C'est arrivé d'autres fois. En 1968 par exemple, Louis Aragon avait ensuite démissionné du jury parce qu'il avait le sentiment que certains s'étaient ligués pour faire échouer son poulain, François Nourissier. La dernière lauréate en date à avoir bénéficié de la voix qui compte double du président, à savoir François Nourissier justement, était Pascale Roze en 1996. Depuis, l'Académie Goncourt évitait ce genre d'élection.

J'ai connu des présidents, à l'Académie Goncourt, qui ont toujours dit: attention, ne partons pas vers un 14e tour, car je ne veux pas avoir à user de ma deuxième voix

Pierre Assouline

juré depuis 2012

S'il y a eu avertissement, il a été vain. "Chacun a dit: moi je ne bougerai pas. Et c'est moins glorieux, je trouve, de l'emporter avec la voix du président", ajoutait-il. Didier Decoin a confirmé. "J'ai posé la question: est-ce que quelqu'un a l'impression qu'il pourrait changer d'avis? Réponse: non, eh bien on continue".

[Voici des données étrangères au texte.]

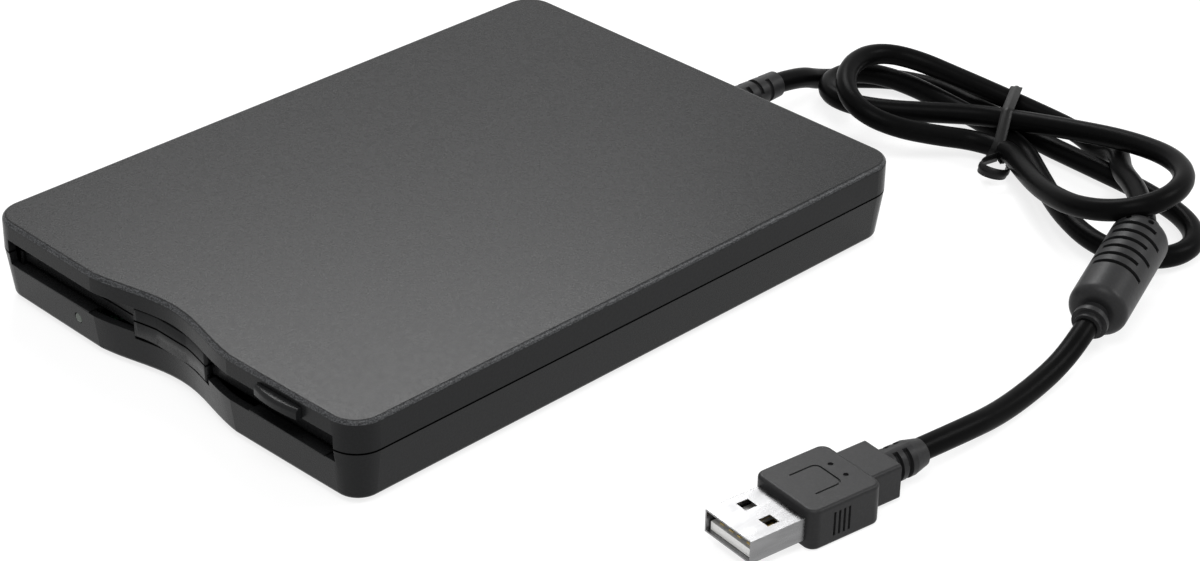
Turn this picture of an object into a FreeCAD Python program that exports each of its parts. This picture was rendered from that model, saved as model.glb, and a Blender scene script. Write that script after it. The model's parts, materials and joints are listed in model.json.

La controverse du voyage au Liban

Derrière ce débat entre deux romans, il y en avait un autre, né au moment de l'annonce des finalistes depuis Beyrouth fin octobre. La moitié du jury tenait à s'y rendre, pour marquer sa solidarité avec une grande ville francophone durement marquée par l'explosion en août 2020 d'un silo rempli de nitrate d'ammonium. L'autre moitié estimait qu'il aurait été judicieux d'annuler après les propos du ministre libanais de la Culture, Mohammad Mourtada, annonçant qu'il "ne permettrai[t] pas à des sionistes de venir parmi nous et de répandre le venin du sionisme au Liban". Ce ministre est proche du mouvement chiite Amal, un allié du puissant groupe pro-iranien Hezbollah. Ce débat a laissé des traces.

Tahar Ben Jelloun avait déclaré en octobre: "Je ne me sentirais pas en sécurité dans ce pays où on assassine assez facilement". Contrairement aux usages, il a révélé jeudi dans les couloirs du restaurant Drouant avoir voté pour Giuliano da Empoli, et lancé: "En principe on est tous solidaires" derrière le lauréat. "Cette année, moi j'ai tellement de colère que non". "Je regrette qu'on n'ait pas couronné un grand livre", ajoutait-il. Et le Franco-Marocain de relever que la lauréate a vendu 6.000 à 7.000 exemplaires depuis août, contre environ 100.000 pour Le Mage du Kremlin depuis avril.

Pierre Assouline, qui a aussi laissé comprendre qu'il avait voté pour l'Italo-suisse, insistait: il ne regrettait pas, comme Pascal Bruckner et Eric-Emmanuel Schmitt, d'avoir décliné le voyage au Liban. "Au contraire. Surtout quand je vois la réaction de la majorité de mes confrères journalistes, qui ont trouvé assez honteux d'être allés là-bas, de ne pas avoir été solidaires de ceux qui étaient menacés, moralement, pas seulement des menaces physiques", déclarait-il.

Le secrétaire de l'Académie Goncourt, Philippe Claudel, était de ce voyage, et partisan de Brigitte Giraud. Il a éludé la controverse. Ces 14 tours de scrutin, selon lui, "ça prouve simplement que les deux derniers étaient tous les deux passionnants".